# DATASET:
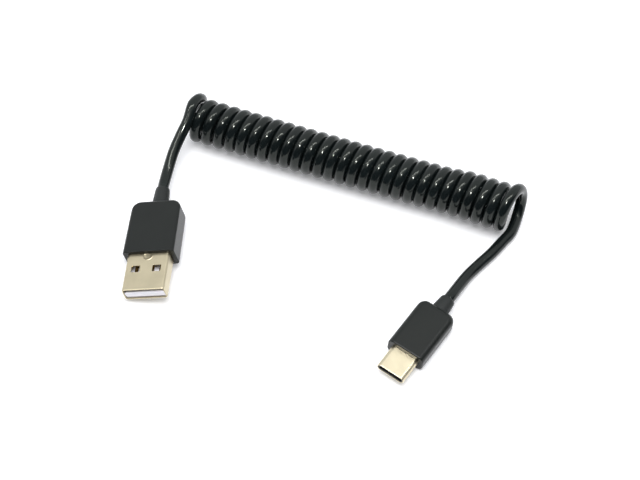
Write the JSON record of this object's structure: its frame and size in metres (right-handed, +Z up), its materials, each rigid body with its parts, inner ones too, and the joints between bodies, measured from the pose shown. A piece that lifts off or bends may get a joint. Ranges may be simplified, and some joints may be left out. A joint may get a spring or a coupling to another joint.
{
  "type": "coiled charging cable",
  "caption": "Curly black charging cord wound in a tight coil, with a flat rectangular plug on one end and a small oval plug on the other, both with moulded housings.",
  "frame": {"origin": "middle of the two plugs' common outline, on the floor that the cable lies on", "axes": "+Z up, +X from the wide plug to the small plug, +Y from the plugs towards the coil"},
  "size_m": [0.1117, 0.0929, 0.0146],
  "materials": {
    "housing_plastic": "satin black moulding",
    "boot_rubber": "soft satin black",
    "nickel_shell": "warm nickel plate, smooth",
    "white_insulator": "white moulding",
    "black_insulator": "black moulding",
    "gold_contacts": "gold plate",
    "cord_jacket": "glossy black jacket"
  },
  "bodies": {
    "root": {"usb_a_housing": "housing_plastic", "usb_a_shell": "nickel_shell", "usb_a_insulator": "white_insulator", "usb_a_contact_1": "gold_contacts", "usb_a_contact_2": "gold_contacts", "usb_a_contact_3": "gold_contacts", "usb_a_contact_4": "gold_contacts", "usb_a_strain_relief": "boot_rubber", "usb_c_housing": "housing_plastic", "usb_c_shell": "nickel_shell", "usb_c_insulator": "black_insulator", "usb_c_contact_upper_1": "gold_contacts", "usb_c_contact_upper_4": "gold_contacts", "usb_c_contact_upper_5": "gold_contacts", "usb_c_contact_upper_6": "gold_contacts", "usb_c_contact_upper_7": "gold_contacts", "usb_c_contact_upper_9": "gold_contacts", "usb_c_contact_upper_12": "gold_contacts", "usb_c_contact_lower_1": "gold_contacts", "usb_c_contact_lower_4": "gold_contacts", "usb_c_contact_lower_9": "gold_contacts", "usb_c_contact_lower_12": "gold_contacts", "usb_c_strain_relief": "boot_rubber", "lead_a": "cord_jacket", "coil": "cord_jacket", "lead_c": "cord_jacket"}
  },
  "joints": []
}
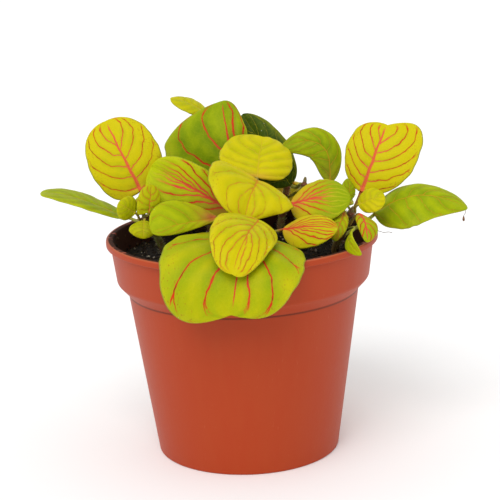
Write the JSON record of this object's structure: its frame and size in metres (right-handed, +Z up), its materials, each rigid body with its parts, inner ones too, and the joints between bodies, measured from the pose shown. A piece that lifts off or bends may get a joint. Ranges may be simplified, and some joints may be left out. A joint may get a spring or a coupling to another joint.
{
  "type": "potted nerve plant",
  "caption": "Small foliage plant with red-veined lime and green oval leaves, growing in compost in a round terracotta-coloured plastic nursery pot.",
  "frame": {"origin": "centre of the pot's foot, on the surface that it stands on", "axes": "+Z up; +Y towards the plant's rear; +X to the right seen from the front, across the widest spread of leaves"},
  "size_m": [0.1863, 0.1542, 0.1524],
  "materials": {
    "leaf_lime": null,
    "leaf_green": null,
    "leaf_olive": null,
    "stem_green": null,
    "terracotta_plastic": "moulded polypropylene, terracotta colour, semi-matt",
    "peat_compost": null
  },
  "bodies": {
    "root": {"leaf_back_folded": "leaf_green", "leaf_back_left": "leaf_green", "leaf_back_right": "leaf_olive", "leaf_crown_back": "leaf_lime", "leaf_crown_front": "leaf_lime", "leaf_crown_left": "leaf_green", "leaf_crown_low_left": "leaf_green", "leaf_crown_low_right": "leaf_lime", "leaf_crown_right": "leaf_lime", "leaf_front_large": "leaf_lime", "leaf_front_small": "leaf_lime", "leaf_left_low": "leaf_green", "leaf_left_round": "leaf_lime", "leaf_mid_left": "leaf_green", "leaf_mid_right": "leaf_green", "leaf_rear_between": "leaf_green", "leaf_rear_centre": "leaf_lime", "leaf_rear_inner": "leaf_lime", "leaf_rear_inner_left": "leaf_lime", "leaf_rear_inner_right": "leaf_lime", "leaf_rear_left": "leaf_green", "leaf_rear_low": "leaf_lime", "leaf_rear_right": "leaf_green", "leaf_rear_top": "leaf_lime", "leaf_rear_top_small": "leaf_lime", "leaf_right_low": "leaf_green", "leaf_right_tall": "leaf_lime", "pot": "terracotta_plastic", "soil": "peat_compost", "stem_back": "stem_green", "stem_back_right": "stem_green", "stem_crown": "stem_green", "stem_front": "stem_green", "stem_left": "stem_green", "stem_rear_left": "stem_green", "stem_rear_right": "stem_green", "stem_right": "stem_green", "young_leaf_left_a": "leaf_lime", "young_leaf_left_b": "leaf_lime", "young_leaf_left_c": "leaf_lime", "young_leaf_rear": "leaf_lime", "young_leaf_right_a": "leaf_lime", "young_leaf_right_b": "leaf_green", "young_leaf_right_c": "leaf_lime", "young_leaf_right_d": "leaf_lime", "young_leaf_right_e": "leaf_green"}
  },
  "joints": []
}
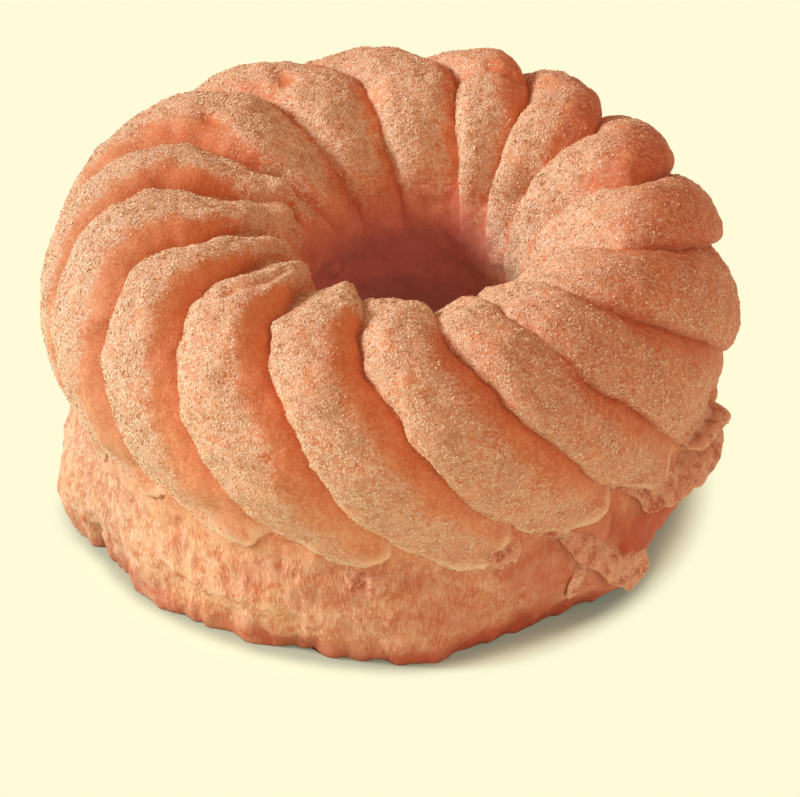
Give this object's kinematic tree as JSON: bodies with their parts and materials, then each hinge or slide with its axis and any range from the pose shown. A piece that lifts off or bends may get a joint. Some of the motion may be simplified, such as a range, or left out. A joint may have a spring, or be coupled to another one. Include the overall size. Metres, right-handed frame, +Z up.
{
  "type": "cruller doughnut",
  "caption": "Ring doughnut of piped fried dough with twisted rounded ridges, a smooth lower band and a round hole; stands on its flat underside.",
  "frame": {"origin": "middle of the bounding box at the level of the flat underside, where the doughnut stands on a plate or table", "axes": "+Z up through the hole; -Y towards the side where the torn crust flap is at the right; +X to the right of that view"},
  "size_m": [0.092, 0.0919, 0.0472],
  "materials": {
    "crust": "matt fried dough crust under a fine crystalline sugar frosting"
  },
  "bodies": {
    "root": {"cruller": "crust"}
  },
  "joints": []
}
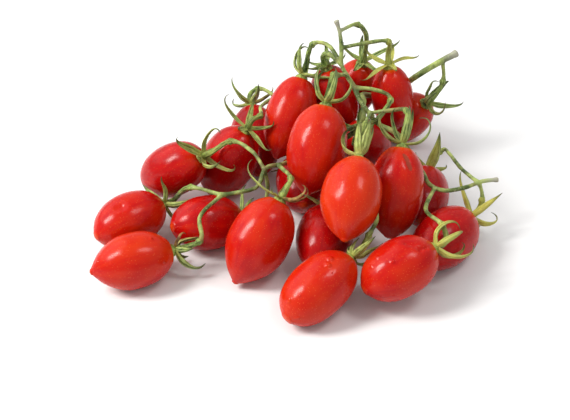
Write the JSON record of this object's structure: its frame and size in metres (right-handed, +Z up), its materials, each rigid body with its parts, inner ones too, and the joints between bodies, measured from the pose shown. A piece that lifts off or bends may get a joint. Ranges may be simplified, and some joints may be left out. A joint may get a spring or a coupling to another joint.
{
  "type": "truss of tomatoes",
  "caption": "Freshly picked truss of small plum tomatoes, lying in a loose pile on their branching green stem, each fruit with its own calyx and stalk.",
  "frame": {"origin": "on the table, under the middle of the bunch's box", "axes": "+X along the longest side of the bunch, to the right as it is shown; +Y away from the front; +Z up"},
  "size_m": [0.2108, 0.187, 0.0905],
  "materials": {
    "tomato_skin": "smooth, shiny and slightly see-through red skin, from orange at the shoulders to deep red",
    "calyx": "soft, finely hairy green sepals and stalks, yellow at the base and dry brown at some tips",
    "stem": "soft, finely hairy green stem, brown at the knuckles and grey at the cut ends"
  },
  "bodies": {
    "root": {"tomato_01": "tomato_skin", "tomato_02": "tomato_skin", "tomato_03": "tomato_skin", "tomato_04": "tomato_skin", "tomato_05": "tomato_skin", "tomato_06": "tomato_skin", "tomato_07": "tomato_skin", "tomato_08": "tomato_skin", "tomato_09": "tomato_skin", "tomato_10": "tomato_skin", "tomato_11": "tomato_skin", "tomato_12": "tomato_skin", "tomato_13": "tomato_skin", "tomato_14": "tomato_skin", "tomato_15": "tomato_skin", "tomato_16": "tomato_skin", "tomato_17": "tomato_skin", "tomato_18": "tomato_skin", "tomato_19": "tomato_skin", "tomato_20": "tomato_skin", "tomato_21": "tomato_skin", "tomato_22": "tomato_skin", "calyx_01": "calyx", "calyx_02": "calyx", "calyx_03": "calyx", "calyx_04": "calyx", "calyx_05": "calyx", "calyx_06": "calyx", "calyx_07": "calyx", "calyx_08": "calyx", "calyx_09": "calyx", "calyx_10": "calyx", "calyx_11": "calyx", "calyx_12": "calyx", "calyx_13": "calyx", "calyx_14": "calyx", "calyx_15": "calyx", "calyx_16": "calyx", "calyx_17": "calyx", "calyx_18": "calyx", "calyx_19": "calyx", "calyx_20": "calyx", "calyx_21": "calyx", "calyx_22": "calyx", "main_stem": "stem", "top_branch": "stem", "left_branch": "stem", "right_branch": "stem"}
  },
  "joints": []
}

# WRITTEN PROBLEM:
Which lines include "their"? Copy each of them out.

# RESPONSE FOR THIS EXERCISE:
Give this object's kinematic tree as JSON: bodies with their parts and materials, then each hinge or slide with its axis and any range from the pose shown. A piece that lifts off or bends may get a joint. Some of the motion may be simplified, such as a range, or left out. A joint may have a spring, or be coupled to another one. Include the overall size. Metres, right-handed frame, +Z up.
  "caption": "Freshly picked truss of small plum tomatoes, lying in a loose pile on their branching green stem, each fruit with its own calyx and stalk.",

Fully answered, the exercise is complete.